What needs to be done
Write out exactly the lines that run from the line containing "for node in" through the line containing "in imported if"; both end lines belong to the answer.

-- START OF Recorded data --

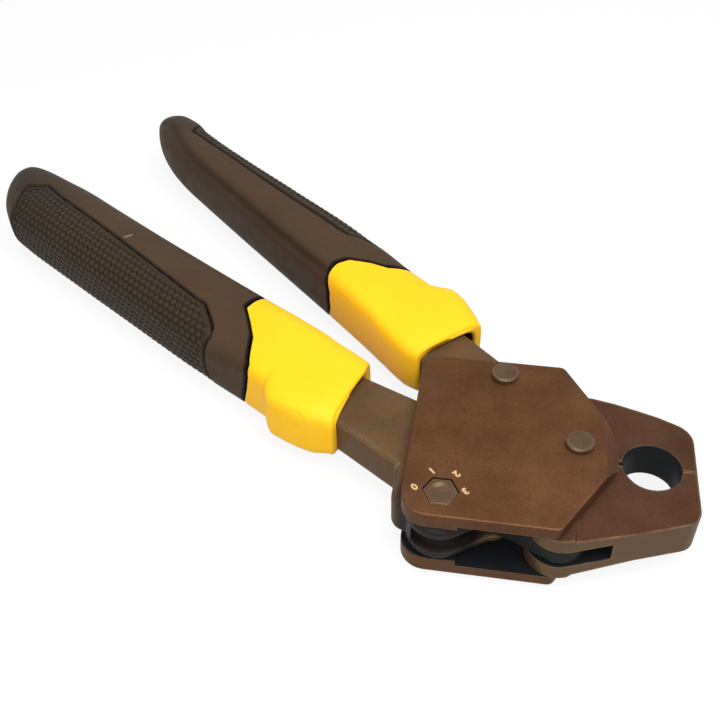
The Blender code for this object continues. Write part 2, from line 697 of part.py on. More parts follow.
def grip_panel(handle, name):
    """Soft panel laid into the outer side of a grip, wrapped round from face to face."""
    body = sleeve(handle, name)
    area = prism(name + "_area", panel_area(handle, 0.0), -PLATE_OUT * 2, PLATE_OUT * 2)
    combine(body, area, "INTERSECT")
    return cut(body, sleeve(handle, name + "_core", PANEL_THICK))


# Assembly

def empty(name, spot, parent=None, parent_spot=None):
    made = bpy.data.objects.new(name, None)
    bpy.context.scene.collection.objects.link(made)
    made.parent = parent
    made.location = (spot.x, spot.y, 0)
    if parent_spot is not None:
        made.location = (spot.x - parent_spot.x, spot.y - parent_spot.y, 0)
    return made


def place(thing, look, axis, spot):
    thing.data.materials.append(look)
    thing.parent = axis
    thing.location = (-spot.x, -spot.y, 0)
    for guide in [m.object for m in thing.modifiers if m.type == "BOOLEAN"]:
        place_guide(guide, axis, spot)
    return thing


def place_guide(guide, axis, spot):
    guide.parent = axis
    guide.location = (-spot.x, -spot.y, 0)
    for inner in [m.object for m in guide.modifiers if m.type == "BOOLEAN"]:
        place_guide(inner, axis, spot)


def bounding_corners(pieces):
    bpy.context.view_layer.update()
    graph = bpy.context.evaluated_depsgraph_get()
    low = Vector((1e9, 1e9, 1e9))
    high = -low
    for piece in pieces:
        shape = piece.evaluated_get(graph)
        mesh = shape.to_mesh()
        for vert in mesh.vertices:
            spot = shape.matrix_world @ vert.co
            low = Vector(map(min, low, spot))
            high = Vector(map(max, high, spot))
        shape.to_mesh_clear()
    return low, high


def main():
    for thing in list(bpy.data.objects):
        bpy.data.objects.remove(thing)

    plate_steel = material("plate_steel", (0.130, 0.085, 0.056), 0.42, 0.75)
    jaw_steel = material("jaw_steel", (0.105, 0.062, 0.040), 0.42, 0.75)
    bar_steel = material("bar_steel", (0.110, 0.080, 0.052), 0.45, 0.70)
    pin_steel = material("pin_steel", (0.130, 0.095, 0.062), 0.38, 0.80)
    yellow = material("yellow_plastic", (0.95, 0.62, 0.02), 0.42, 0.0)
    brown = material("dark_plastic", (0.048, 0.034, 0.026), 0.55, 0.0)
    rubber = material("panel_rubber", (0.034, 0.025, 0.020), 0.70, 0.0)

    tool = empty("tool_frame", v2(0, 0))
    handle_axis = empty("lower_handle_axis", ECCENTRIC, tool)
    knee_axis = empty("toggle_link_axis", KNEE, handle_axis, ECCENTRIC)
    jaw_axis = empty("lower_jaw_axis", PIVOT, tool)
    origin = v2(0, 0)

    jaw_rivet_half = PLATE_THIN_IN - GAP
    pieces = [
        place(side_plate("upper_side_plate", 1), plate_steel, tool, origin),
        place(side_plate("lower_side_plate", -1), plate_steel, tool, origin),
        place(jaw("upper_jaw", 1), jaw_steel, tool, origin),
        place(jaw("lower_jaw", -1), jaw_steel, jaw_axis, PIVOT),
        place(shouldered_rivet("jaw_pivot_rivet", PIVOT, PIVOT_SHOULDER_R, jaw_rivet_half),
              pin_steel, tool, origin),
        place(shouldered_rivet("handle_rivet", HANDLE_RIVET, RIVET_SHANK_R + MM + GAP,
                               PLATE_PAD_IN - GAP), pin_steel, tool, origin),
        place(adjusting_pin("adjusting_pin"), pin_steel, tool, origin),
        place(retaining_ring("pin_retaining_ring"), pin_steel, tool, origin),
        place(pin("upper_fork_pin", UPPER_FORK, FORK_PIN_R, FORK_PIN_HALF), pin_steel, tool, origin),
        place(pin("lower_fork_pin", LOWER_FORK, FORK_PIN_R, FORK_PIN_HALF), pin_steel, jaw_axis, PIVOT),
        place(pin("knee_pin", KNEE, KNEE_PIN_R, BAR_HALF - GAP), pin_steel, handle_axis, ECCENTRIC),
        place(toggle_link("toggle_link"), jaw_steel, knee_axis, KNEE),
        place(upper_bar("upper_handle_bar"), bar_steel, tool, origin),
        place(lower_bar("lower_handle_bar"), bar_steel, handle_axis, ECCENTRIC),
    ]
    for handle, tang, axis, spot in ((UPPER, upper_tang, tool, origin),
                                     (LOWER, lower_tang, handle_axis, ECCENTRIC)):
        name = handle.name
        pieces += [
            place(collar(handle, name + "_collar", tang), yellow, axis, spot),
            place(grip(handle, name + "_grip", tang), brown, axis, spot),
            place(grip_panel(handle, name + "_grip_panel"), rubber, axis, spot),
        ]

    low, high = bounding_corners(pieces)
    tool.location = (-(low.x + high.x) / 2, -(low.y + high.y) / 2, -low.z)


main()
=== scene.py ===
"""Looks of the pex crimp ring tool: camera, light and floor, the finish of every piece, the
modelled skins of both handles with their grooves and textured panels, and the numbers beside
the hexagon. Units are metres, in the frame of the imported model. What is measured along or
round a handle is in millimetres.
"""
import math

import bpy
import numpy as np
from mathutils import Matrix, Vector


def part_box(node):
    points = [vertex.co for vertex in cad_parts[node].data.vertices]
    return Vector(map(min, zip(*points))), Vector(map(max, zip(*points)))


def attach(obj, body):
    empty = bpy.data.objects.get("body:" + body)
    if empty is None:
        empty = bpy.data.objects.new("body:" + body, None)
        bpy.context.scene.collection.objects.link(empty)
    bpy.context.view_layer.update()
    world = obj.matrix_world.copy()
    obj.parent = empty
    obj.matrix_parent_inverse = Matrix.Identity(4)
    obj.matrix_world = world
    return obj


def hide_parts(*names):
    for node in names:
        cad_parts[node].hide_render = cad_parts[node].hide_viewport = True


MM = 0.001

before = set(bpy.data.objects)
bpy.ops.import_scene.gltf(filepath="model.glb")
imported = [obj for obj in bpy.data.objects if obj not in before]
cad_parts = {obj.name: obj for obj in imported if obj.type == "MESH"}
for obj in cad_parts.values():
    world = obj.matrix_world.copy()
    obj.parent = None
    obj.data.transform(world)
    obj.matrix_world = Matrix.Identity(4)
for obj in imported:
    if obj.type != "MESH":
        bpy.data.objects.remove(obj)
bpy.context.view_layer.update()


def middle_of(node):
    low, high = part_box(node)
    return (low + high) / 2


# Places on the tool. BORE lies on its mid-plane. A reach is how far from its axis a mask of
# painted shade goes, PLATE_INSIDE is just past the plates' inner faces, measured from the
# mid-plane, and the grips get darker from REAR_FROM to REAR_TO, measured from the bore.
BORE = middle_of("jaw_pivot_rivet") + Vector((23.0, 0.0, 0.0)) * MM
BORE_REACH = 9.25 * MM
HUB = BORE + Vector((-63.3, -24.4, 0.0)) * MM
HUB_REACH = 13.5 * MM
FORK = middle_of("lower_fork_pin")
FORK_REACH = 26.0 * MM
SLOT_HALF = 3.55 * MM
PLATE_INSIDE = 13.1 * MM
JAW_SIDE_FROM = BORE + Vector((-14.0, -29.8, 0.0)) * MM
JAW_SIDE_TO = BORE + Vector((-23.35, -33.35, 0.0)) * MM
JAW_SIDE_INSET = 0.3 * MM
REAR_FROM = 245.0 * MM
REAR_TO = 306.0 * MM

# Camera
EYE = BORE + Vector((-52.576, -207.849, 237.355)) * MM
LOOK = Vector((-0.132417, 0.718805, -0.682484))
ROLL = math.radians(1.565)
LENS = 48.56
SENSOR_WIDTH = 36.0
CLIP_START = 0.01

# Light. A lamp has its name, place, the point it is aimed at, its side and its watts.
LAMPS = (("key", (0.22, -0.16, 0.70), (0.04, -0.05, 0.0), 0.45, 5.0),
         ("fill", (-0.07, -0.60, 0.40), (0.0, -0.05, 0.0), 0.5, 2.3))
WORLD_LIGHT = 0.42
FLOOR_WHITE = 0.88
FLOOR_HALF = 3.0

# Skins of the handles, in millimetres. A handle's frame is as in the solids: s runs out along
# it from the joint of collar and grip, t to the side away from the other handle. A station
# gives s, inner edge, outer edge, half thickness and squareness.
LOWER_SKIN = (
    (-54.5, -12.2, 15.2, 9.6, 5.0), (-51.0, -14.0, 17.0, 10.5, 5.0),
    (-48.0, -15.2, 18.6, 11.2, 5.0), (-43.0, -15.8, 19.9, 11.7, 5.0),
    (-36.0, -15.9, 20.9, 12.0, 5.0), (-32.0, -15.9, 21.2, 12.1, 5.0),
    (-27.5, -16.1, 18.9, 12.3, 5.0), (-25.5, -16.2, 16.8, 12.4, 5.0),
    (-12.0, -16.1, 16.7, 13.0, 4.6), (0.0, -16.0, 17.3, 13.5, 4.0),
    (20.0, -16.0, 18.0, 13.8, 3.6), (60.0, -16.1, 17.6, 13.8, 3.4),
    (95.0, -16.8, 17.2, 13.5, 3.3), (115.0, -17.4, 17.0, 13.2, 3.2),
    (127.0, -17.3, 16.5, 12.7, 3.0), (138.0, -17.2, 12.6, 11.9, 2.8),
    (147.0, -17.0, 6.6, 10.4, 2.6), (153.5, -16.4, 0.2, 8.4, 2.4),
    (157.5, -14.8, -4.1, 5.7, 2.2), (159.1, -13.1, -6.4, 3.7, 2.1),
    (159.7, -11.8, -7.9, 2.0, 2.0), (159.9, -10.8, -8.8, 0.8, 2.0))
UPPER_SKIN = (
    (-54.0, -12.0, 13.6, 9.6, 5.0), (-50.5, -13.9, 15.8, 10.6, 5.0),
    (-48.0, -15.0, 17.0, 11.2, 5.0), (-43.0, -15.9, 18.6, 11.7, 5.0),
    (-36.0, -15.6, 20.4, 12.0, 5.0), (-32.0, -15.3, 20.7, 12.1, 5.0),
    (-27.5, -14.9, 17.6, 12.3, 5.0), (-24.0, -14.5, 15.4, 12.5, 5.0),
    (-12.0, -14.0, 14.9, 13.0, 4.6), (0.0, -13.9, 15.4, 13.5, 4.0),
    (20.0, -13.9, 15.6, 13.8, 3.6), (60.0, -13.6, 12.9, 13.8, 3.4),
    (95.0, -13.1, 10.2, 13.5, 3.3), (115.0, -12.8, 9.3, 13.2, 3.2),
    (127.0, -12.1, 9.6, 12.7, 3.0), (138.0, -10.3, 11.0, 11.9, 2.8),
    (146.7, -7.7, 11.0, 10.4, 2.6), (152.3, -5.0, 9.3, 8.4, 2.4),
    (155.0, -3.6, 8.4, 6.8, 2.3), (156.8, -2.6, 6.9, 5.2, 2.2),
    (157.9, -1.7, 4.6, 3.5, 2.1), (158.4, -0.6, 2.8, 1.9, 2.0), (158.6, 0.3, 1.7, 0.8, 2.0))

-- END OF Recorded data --

Output for this task
    for node in names:
        cad_parts[node].hide_render = cad_parts[node].hide_viewport = True


MM = 0.001

before = set(bpy.data.objects)
bpy.ops.import_scene.gltf(filepath="model.glb")
imported = [obj for obj in bpy.data.objects if obj not in before]
cad_parts = {obj.name: obj for obj in imported if obj.type == "MESH"}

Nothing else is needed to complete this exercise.